La estrategia que el presidente salvadoreño, Nayib Bukele, ha venido aplicando para combatir el flagelo de las pandillas es motivo de fuerte discusión en su país y afuera de sus fronteras. Por un lado, su fórmula de mano dura contra las llamadas maras tiene un respaldo que supera el 89 por ciento, según una encuesta reciente. Y por otro están las críticas de organizaciones de derechos humanos, entre ellas Human Rights Watch, alarmadas por las crecientes denuncias de abusos.
El cerco en varias ciudades con militares y policías para no dejarles escapatoria a los mareros de la Salvatrucha 13 y Barrio 18 es un ejemplo de esa tensión entre quienes celebran el retroceso de la delincuencia y quienes temen una pérdida sin retorno de libertades civiles en el nombre de esa lucha.

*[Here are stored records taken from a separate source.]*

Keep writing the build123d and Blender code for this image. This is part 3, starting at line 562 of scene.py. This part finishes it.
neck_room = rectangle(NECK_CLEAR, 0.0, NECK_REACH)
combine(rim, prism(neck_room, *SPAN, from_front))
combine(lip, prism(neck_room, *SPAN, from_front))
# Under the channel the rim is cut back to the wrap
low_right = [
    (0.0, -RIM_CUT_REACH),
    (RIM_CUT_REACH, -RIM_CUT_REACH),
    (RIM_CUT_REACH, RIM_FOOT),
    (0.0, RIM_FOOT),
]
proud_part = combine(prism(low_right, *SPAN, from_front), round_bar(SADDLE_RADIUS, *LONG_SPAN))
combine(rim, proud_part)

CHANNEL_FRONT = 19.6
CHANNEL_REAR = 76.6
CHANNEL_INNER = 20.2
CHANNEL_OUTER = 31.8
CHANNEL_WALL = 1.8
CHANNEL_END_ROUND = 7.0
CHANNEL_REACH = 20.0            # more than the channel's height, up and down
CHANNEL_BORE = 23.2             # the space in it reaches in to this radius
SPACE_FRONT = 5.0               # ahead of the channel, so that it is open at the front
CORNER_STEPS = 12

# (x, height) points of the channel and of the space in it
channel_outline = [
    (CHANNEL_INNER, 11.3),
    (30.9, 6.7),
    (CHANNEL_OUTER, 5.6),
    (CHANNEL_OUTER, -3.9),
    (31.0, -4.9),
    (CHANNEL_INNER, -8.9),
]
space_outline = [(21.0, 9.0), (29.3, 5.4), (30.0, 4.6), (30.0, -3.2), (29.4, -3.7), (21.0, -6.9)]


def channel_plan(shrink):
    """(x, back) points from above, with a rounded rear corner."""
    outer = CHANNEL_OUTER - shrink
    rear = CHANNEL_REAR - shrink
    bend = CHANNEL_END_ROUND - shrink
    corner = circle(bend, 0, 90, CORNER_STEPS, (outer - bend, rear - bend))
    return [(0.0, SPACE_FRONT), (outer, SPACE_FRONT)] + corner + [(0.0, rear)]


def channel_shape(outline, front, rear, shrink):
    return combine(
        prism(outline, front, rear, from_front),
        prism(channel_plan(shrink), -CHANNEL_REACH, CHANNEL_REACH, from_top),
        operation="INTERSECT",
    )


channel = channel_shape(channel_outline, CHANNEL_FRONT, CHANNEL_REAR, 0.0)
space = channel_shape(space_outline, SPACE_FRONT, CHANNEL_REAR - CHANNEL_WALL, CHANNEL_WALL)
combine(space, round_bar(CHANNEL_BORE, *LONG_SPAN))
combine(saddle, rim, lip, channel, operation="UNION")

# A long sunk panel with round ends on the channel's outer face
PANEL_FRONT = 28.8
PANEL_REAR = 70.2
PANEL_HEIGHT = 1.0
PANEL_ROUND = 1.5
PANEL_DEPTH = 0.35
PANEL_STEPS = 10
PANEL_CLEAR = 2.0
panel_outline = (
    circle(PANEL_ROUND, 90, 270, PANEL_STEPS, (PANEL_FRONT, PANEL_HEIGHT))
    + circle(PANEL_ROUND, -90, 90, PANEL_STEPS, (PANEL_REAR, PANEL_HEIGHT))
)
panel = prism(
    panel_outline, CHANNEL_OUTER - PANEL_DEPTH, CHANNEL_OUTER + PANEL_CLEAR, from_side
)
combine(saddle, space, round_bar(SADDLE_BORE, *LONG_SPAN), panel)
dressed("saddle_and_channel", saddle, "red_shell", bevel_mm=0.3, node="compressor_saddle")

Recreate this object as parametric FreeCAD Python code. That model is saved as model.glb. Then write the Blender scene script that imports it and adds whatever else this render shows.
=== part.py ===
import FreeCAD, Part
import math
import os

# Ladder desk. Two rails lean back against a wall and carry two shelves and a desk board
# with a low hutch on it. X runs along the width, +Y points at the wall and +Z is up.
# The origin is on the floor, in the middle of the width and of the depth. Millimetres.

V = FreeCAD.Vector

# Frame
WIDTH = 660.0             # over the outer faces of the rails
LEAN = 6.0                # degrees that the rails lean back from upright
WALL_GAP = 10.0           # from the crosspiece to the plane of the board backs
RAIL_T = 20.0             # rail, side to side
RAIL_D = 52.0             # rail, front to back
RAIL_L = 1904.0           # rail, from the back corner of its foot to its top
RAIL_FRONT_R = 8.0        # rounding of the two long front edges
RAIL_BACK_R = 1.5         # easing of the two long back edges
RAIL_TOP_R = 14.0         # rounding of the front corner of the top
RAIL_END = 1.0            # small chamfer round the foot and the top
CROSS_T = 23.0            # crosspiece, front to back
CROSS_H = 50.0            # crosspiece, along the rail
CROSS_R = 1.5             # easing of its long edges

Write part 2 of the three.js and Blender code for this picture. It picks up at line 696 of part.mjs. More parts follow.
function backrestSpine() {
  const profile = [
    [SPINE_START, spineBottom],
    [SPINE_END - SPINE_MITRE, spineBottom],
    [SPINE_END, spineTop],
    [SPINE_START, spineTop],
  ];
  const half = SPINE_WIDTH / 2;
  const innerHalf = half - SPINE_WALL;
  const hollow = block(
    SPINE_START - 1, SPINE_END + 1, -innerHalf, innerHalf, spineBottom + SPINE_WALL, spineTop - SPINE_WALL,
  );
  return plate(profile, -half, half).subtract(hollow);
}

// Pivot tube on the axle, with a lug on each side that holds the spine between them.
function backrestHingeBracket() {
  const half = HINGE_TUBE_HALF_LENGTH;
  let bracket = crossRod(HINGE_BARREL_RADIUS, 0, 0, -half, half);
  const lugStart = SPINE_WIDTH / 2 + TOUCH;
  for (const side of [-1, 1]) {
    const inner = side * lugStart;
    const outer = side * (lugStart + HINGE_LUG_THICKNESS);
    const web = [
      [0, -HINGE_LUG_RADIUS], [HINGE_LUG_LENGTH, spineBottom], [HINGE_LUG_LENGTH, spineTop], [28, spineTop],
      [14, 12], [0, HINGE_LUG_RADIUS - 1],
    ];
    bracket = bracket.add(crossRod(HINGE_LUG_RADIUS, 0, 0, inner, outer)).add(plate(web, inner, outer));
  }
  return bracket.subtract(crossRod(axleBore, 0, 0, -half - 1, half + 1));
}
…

Ejecuciones sumarias, detenciones arbitrarias, desapariciones forzadas y torturas han sido documentadas por organismos de Naciones Unidas y ONG que denuncian la actitud autoritaria de Bukele, que, además, tiene una pelea casada con la libertad de prensa, con la Justicia y con los controles constitucionales sobre la figura presidencial.
El desafío que enfrenta El Salvador es de grandes proporciones. La violencia de las maras no es asunto apenas delincuencial. Tiene raíces sociales y culturales que se explican no solo en la pobreza y en la manera como se gestionó el fin de la guerra civil (1980-1992), sino en cómo fueron deportados desde EE. UU. miles de jóvenes que habían huido del conflicto interno. Preocupa que en algunas de las regiones ‘liberadas’ de maras se denuncie que quienes están llenando el vacío en las actividades delictivas son algunos militares y policías corruptos. Y los casi 60.000 detenidos de los últimos meses pueden ser el comienzo de dinámicas alarmantes.
No se trata de cuestionar la libre determinación de un Estado para encarar con autonomía una amenaza desestabilizadora, sino de que se evite perder el rumbo democrático y se extravíe el norte jurídico bajo la sombrilla del uso legítimo de la fuerza a cualquier costo.